What is your relationship to chaos? And order? Is it a push/pull thing or does it just happen on its own? How contrived are these elements in your work?
When my daughter was little I used to like to build sand castles with her. Sometimes I’d make my own while she made hers. And sometimes I’d put the finishing touches on it, pause for effect, then smash it -- just to hear her gasp then laugh. I’m drawn to order and it’s always a huge temptation to destroy it. There’s a joy I feel in chaos that I’m quite sure wouldn’t exist without the order. Death is the mother of beauty, after all.
My work is entirely contrived. At least in the sense that every single thing in the frame that is moveable (people, especially) is where it is intentionally. And I have been called a trick photographer and proudly embrace the moniker. Sports is pretty orderly to begin with, with it’s rules, grids, uniforms, stadiums and the rest. And I like to make a mess out of it! So while my work might be contrived looked at one way, I like to invite the chaos of the real world in.
What’s your favorite sport to watch? To play? To photograph? Did you grow up playing sports?
I’m not really a big spectator sports fan, believe it or not, although there were periods in my life when I watched a lot of basketball and baseball. I watch tennis because that’s what I play these days. I guess I think my work tends to jumble the normal order of sports--to continue answering the previous question. And so I think my work is a little anti-sports or at least pro-absurdity.

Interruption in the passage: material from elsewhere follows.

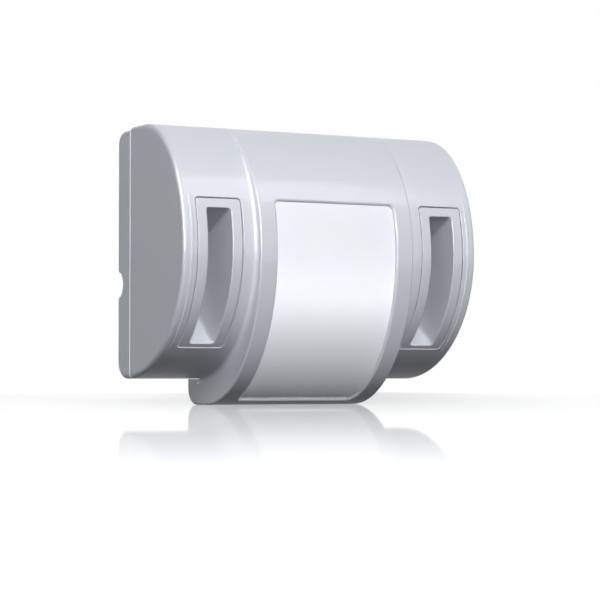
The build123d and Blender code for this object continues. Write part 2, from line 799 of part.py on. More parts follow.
# Terminal block with a wire entry and a screw for each way
terminal_front = board_front + terminal_height
with BuildPart() as terminal_block:
    with BuildSketch(front_plane(board_front)):
        with Locations((terminal_x, terminal_z)):
            Rectangle(terminal_ways * terminal_pitch, terminal_depth)
    extrude(amount=terminal_height)
    upper_front = terminal_block.faces().sort_by(Axis.Y)[0].edges().sort_by(Axis.Z)[-1]
    chamfer(upper_front, terminal_chamfer)
    with BuildSketch(Plane.XY.offset(terminal_z + terminal_depth / 2)):
        with Locations((terminal_x, -board_front - terminal_entry_lift)):
            with GridLocations(terminal_pitch, 1, terminal_ways, 1):
                Rectangle(terminal_entry_width, terminal_entry_height)
    extrude(amount=-terminal_entry_depth, mode=Mode.SUBTRACT)
    with BuildSketch(front_plane(terminal_front)):
        with Locations((terminal_x, terminal_z)):
            with GridLocations(terminal_pitch, 1, terminal_ways, 1):
                Circle(terminal_screw_radius + thread_gap)
    extrude(amount=-terminal_screw_height - terminal_screw_sink, mode=Mode.SUBTRACT)

with BuildPart() as terminal_screws:
    with BuildSketch(front_plane(terminal_front - terminal_screw_sink)):
        with Locations((terminal_x, terminal_z)):
            with GridLocations(terminal_pitch, 1, terminal_ways, 1):
                Circle(terminal_screw_radius)
    extrude(amount=-terminal_screw_height)
    with BuildSketch(front_plane(terminal_front - terminal_screw_sink)):
        with Locations((terminal_x, terminal_z)):
            with GridLocations(terminal_pitch, 1, terminal_ways, 1):
                Rectangle(2 * terminal_screw_radius, driver_slot_width)
    extrude(amount=-driver_slot_depth, mode=Mode.SUBTRACT)

# Tamper switch and its plunger, which the cover's post holds down
tamper_front = board_front + tamper_height
with BuildPart() as tamper_switch:
    with BuildSketch(front_plane(board_front)):
        with Locations((tamper_x, tamper_z)):
            Rectangle(tamper_width, tamper_breadth)
    extrude(amount=tamper_height)
    with BuildSketch(front_plane(tamper_front)):
        with Locations((tamper_x, tamper_z)):
            Circle(plunger_radius + plunger_gap)
    extrude(amount=plunger_stand - plunger_length - plunger_travel - plunger_gap, mode=Mode.SUBTRACT)

with BuildPart() as tamper_plunger:
    with BuildSketch(front_plane(tamper_front + plunger_stand)):
        with Locations((tamper_x, tamper_z)):
            Circle(plunger_radius)
    extrude(amount=-plunger_length)

# Sensitivity trimmer and its rotor
trimmer_front = board_front + trimmer_height
with BuildPart() as sensitivity_trimmer:
    with BuildSketch(front_plane(board_front)):
        with Locations((trimmer_x, trimmer_z)):
            Rectangle(trimmer_size, trimmer_size)
    extrude(amount=trimmer_height)
    with BuildSketch(front_plane(trimmer_front)):
        with Locations((trimmer_x, trimmer_z)):
            Circle(rotor_radius + rotor_gap)
    extrude(amount=rotor_stand - rotor_height, mode=Mode.SUBTRACT)

with BuildPart() as trimmer_rotor:
    with BuildSketch(front_plane(trimmer_front + rotor_stand)):
        with Locations((trimmer_x, trimmer_z)):
            Circle(rotor_radius)
    extrude(amount=-rotor_height)
    with BuildSketch(front_plane(trimmer_front + rotor_stand)):
        with Locations((trimmer_x, trimmer_z)):
            Rectangle(rotor_slot_length, rotor_slot_width)
            Rectangle(rotor_slot_width, rotor_slot_length)
    extrude(amount=-rotor_slot_depth, mode=Mode.SUBTRACT)

# Motion sensor: a metal can with a filter in its front
pyro_front = board_front + pyro_height
with BuildPart() as pyro_sensor:
    with BuildSketch(front_plane(board_front)):
        with Locations((pyro_x, pyro_z)):
            Circle(pyro_flange_radius)
    extrude(amount=pyro_flange_height)
    with BuildSketch(front_plane(board_front)):
        with Locations((pyro_x, pyro_z)):
            Circle(pyro_radius)
    extrude(amount=pyro_height)
    chamfer(pyro_sensor.faces().sort_by(Axis.Y)[0].edges(), can_edge)
    with BuildSketch(front_plane(pyro_front)):
        with Locations((pyro_x, pyro_z)):
            Rectangle(pyro_filter_width, pyro_filter_height)
    extrude(amount=-pyro_filter_thickness, mode=Mode.SUBTRACT)

with BuildPart() as pyro_filter:
    with BuildSketch(front_plane(pyro_front)):
        with Locations((pyro_x, pyro_z)):
            Rectangle(pyro_filter_width, pyro_filter_height)
    extrude(amount=-pyro_filter_thickness)

# Microcontroller with leads on all four sides
with BuildPart() as microcontroller:
    with BuildSketch(front_plane(board_front + chip_lift)):
        with Locations((chip_x, chip_z)):
            Rectangle(chip_size, chip_size)
    extrude(amount=chip_height)
    with BuildSketch(front_plane(board_front + chip_lift + chip_height)):
        with Locations((chip_x - chip_mark_offset, chip_z + chip_mark_offset)):
            Circle(chip_mark_radius)
    extrude(amount=-chip_mark_depth, mode=Mode.SUBTRACT)
    lead_row = chip_size + 2 * chip_lead_reach
    with BuildSketch(front_plane(board_front)):
        with Locations((chip_x, chip_z)):
            with GridLocations(chip_lead_pitch, 1, chip_lead_count, 1):
                Rectangle(chip_lead_width, lead_row)
            with GridLocations(1, chip_lead_pitch, 1, chip_lead_count):
                Rectangle(lead_row, chip_lead_width)
    extrude(amount=chip_lead_thickness)

# Alarm relay
with BuildPart() as alarm_relay:
    with BuildSketch(front_plane(board_front)):
        with Locations((relay_x, relay_z)):
            Rectangle(relay_width, relay_breadth)
    extrude(amount=relay_height)
    fillet(alarm_relay.faces().sort_by(Axis.Y)[0].edges(), relay_edge_radius)

# Two can capacitors with a crimped groove near the board
with BuildPart() as capacitors:
    for index in range(capacitor_count):
        with BuildSketch(Plane.XY.offset(capacitor_z)):
            with BuildLine():
                middle = capacitor_x + index * capacitor_pitch
                outside = middle + capacitor_radius
                neck = outside - capacitor_groove_depth
                groove = board_front + capacitor_groove_height
                Polyline(
                    (middle, -board_front),
                    (outside, -board_front),
                    (outside, -groove + capacitor_groove_depth),
                    (neck, -groove),
                    (outside, -groove - capacitor_groove_depth),
                    (outside, -board_front - capacitor_height),
                    (middle, -board_front - capacitor_height),
                    close=True,
                )
            make_face()
        revolve(axis=Axis((middle, 0, capacitor_z), (0, 1, 0)))

# Indicator lamp behind the window
with BuildPart() as indicator_led:
    with BuildSketch(front_plane(board_front)):
        with Locations((led_x, led_z)):
            Circle(led_flange_radius)
    extrude(amount=led_flange_height)
    with BuildSketch(front_plane(board_front)):
        with Locations((led_x, led_z)):
            Circle(led_radius)
    extrude(amount=led_height)
    fillet(indicator_led.faces().sort_by(Axis.Y)[0].edges(), led_dome_radius)

# Jumper header and the caps on its pins
with BuildPart() as jumper_header:
    with BuildSketch(front_plane(board_front)):
        with Locations((jumper_x, jumper_z)):
            Rectangle(jumper_rows * jumper_pitch, jumper_ways * jumper_pitch)
    extrude(amount=jumper_body_height)
    with BuildSketch(front_plane(board_front)):
        with Locations((jumper_x, jumper_z)):
            with GridLocations(jumper_pitch, jumper_pitch, jumper_rows, jumper_ways):
                Rectangle(jumper_pin_width, jumper_pin_width)
    extrude(amount=jumper_pin_height)

cap_start = board_front + jumper_body_height
with BuildPart() as jumper_caps:
    with BuildSketch(front_plane(cap_start)):
        with Locations((jumper_x, jumper_z)):
            with GridLocations(jumper_pitch, jumper_pitch, 1, jumper_ways):
                Rectangle(jumper_rows * jumper_pitch - jumper_cap_gap, jumper_pitch - 2 * jumper_cap_gap)
    extrude(amount=jumper_cap_height)
    with BuildSketch(front_plane(cap_start)):
        with Locations((jumper_x, jumper_z)):
            with GridLocations(jumper_pitch, jumper_pitch, jumper_rows, jumper_ways):
                Rectangle(jumper_pin_width + 2 * jumper_cap_gap, jumper_pin_width + 2 * jumper_cap_gap)
    extrude(amount=jumper_cap_height, mode=Mode.SUBTRACT)

# Screw that holds the cover's foot to the housing
with BuildPart() as cover_screw:
    with BuildSketch(Plane.XY.offset(screw_seat)):
        with Locations((0, cover_screw_y)):
            Circle(cover_screw_head_radius)
    extrude(amount=-cover_screw_head_height)
    with BuildSketch(Plane.XY.offset(screw_seat)):
        with Locations((0, cover_screw_y)):
            Circle(cover_screw_radius)
    extrude(amount=cover_screw_length)
    with BuildSketch(Plane.XY.offset(screw_seat - cover_screw_head_height)):
        with Locations((0, cover_screw_y)):
            Rectangle(cover_screw_cross, driver_slot_width)
            Rectangle(driver_slot_width, cover_screw_cross)
    extrude(amount=cover_screw_cross_depth, mode=Mode.SUBTRACT)

# Every piece in its own file
pieces = {
    "back_housing": back_housing,
    "housing_seal": housing_seal,
    "front_cover": front_cover,
    "sensor_window": sensor_window,
    "window_retainer": window_retainer,
    "left_port_frame": left_port_frame,
    "right_port_frame": right_port_frame,
    "left_dust_screen": left_dust_screen,
    "right_dust_screen": right_dust_screen,
    "left_mic_boot": left_mic_boot,
    "right_mic_boot": right_mic_boot,
    "left_microphone": left_microphone,
    "right_microphone": right_microphone,
    "main_board": main_board,
    "board_screws": board_screws,
    "terminal_block": terminal_block,
    "terminal_screws": terminal_screws,
    "tamper_switch": tamper_switch,
    "tamper_plunger": tamper_plunger,
    "sensitivity_trimmer": sensitivity_trimmer,
    "trimmer_rotor": trimmer_rotor,
    "pyro_sensor": pyro_sensor,
    "pyro_filter": pyro_filter,
    "microcontroller": microcontroller,
    "alarm_relay": alarm_relay,
    "capacitors": capacitors,
    "indicator_led": indicator_led,
    "jumper_header": jumper_header,
    "jumper_caps": jumper_caps,
    "cover_screw": cover_screw,
}
os.makedirs("parts", exist_ok=True)
for name, piece in pieces.items():
    piece.part.label = name
    export_step(piece.part, f"parts/{name}.step")
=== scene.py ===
import json
import math

import bpy
from mathutils import Matrix, Vector


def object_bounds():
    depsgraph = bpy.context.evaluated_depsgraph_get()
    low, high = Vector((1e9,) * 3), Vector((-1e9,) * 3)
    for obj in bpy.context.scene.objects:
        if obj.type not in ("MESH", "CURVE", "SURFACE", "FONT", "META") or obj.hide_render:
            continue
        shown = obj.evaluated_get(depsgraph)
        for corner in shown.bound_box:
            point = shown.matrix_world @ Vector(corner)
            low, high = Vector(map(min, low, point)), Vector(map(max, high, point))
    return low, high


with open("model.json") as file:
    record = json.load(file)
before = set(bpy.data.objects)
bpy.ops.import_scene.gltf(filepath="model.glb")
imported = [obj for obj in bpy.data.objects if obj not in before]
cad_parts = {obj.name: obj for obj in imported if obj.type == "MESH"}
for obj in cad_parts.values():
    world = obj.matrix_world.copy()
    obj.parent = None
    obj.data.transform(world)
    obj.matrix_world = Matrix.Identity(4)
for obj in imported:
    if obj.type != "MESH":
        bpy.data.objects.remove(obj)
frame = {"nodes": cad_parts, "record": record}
cad_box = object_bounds()
nodes = frame["nodes"]

MM = 0.001
WHITE = (1.0, 1.0, 1.0, 1.0)
OBJECT_MIDDLE = Vector((0.0, -0.03, 0.0))

# Camera, fitted to the photograph
IMAGE_SIDE = 600                      # of the photograph, in pixels
CAMERA_TURN = math.radians(28.52)     # the camera stands to the left of the front
CAMERA_RISE = 0.0355                  # and looks up by this, in radians
CAMERA_DISTANCE = 903.83 * MM
CAMERA_FOCUS = 2150.46                # focal length in pixels
CAMERA_TARGET = Vector((18.061, 0.0, -17.005)) * MM
SENSOR_WIDTH = 36.0                   # millimetres, as the lens is
CLIP_NEAR = 0.01
CLIP_FAR = 50.0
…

If someone were to fly you to their “match”, “meet” or “game”.....what would be the ideal set up? Do you like to be close to the sidelines or are you a vip room kinda guy?
I think I’d like to photograph the Olympics (summer, please! I hate the cold), since there are a million weird sports. I’d also like one of those neck lanyards with a card on it that says, “Press: Coeval Magazine.” And, yes, I hope it would get me into the VIP room where I’d have a celebrity to talk to, since, for me, taking pictures at events is mostly a little stressful and a little boring, both.
Tell us about your history as a photographer...and tell us about your future as a fine artist...what got you here and where will you go next?
I’ve been taking pictures for a long time, since high school. I’ve done a lot of studio work, where I make things and then photograph them. I think most of my work--however divergent it is visually--has an attitude in common. I guess I feel like there’s something naive about most photography--please forgive me, most photographers!--that believes it is saying something about the real world. Something in me recoils. I’m much more drawn to more subjective kinds of photography, where the artist is an introvert. I’m drawn to making things with my hands, too. Photoshop may not qualify in most people’s minds, but for me, it really is practically like needlepoint or woodworking. I spend a lot of time on the craft of what I do. Even though it’s just moving a cursor around with a mouse, I’m making things. But the other important thing for me in all my work is that I love photography’s transcriptional power, even if I distrust it. My work looks only like a photograph, no matter how much I “manipulate” it (I hate that phrase). And I tend to only like photographs that look like photographs, even though it’s difficult to say exactly what that is.
One of the worst (and best) things about being an artist is finishing working on one kind of work and moving on to the next. It’s sheer terror. The more people like what you’ve done, the harder it is to do something new. I’m still working on sports imagery, but I’d like to expand the category of bodies moving around in a space to performing arts, maybe dance. I’d like to get a contemporary dance company, set them out on a large stage and ask them to express with their bodies every human emotion.